Sara: Yeah. And I was like, “Well, there’s no way I’m getting off the snowmobile trails. It’s the only one that we can see. There’s no other option. This is where we’re going.
Nicola: It wasn’t a perfect system but it was shockingly good.
Sara: That is how people navigate in the North, though.
Nicola: We were, at one point, going the wrong direction on a snowmobile path. Anyway. We made it.
Sara: We got into a tiny little inlet and then we had to turn around and backtrack for like 200 metres.
… Can just sense the atmosphere changing slightly and I’m conscious that I don’t want to be the one who ruins this. Having said that, Sara, what did you learn about Nicola?
Sara: She has an amazing attitude. I can definitely fall into the pit of being in pain and also having a really bad attitude, and getting grumpy, borderline angry. When Nicola is having those moments, she always tries as hard as she can to be positive, not for me or for anybody else, but just because she wants to be a positive person. That is a really important lesson to me because as we were approaching Houseboat Bay, I was in a pretty foul mood. Nicola was beside me, smiling and having fun and I was like: I am remembering the end of this ski as feeling pain and basically nothing else, and Nicola’s changing her experience. She’s going to have a good memory for the ending of this ski, but also you just felt better than me, right? And so maybe you were in less pain. To me, you looked like you were still having a good time.

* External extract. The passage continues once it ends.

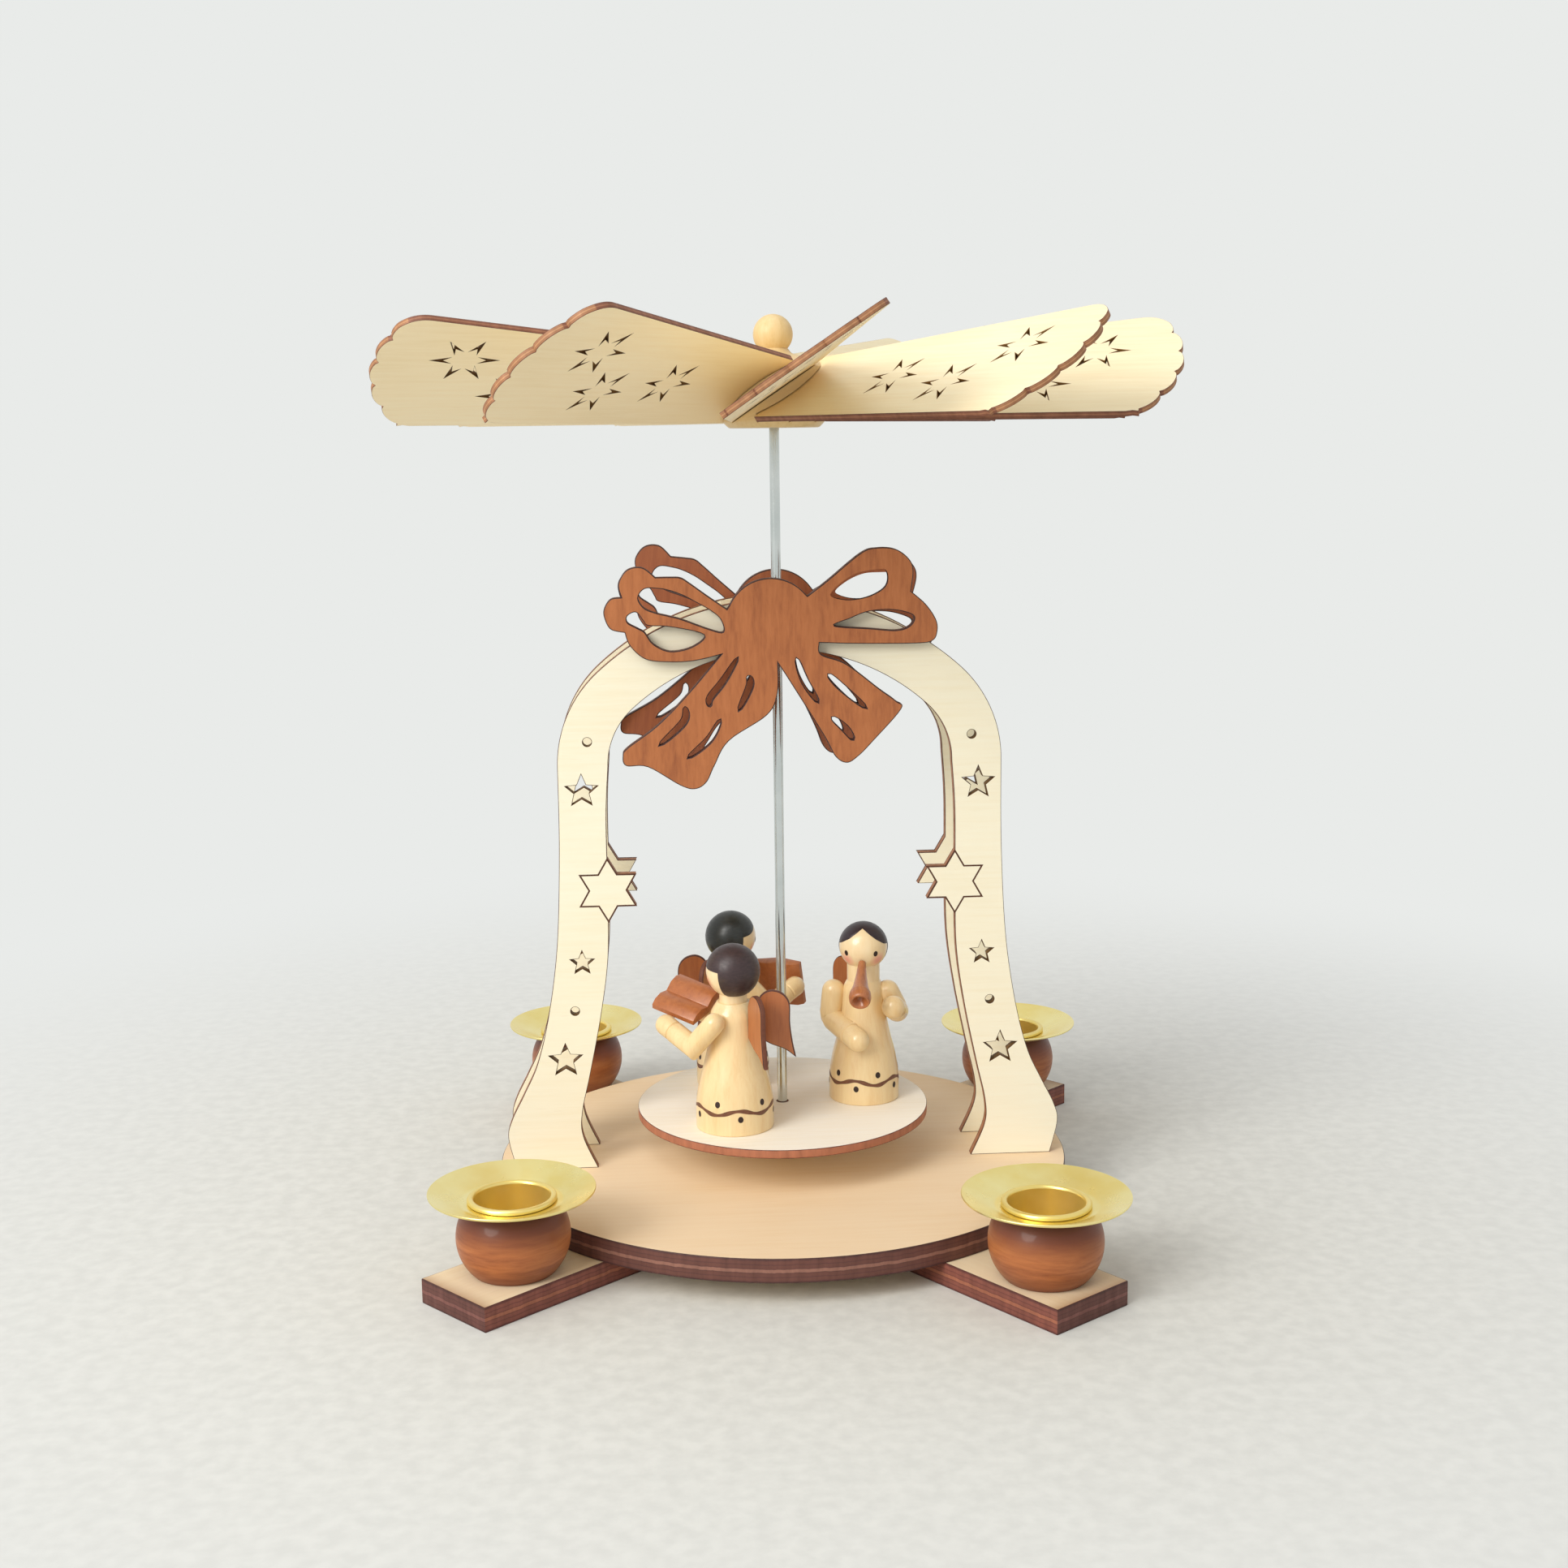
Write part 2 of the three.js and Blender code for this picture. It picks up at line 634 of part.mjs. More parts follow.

Congratulations, both, on doing it. I think the last question I have is: what are you going to do to top it?
Nicola: I had a moment this winter where I was going to move to Toronto–
Don’t ski there!
Nicola: … and Sara promised me that if I stayed, she would skate-ski to Łútsël K’é with me. So I think that’s the next plan.
Sara: Do I get take-backs?
Nicola: If I didn’t get a veto on North Arm, you don’t get a veto on this.